===== Dataset excerpt =====

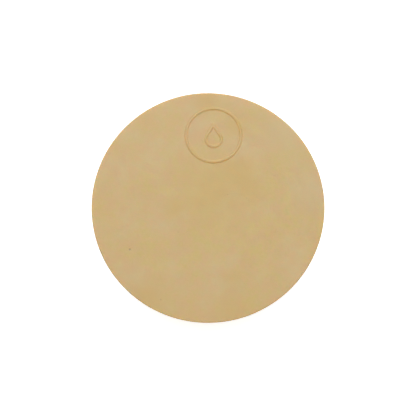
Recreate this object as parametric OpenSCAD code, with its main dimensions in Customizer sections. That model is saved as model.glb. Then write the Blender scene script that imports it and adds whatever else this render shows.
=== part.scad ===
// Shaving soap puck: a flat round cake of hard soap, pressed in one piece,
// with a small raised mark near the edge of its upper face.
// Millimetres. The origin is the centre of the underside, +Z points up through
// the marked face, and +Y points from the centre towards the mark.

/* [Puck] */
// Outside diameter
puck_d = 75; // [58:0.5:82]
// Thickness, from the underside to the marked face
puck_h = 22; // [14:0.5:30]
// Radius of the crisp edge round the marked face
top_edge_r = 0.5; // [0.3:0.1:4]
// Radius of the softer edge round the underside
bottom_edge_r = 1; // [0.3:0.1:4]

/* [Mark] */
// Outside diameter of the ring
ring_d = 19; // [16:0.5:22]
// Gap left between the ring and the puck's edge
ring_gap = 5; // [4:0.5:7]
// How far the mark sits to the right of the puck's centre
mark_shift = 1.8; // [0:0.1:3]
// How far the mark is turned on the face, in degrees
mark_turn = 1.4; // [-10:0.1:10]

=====

Your instructions
Go through the listing and print each line exactly as it appears.

The output
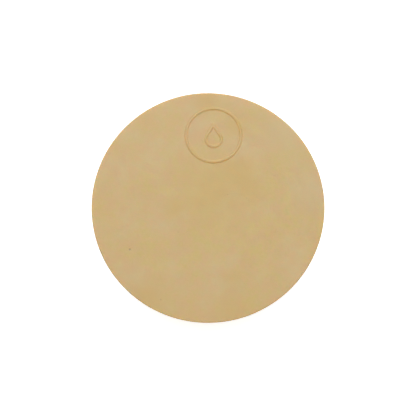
Recreate this object as parametric OpenSCAD code, with its main dimensions in Customizer sections. That model is saved as model.glb. Then write the Blender scene script that imports it and adds whatever else this render shows.
=== part.scad ===
// Shaving soap puck: a flat round cake of hard soap, pressed in one piece,
// with a small raised mark near the edge of its upper face.
// Millimetres. The origin is the centre of the underside, +Z points up through
// the marked face, and +Y points from the centre towards the mark.

/* [Puck] */
// Outside diameter
puck_d = 75; // [58:0.5:82]
// Thickness, from the underside to the marked face
puck_h = 22; // [14:0.5:30]
// Radius of the crisp edge round the marked face
top_edge_r = 0.5; // [0.3:0.1:4]
// Radius of the softer edge round the underside
bottom_edge_r = 1; // [0.3:0.1:4]

/* [Mark] */
// Outside diameter of the ring
ring_d = 19; // [16:0.5:22]
// Gap left between the ring and the puck's edge
ring_gap = 5; // [4:0.5:7]
// How far the mark sits to the right of the puck's centre
mark_shift = 1.8; // [0:0.1:3]
// How far the mark is turned on the face, in degrees
mark_turn = 1.4; // [-10:0.1:10]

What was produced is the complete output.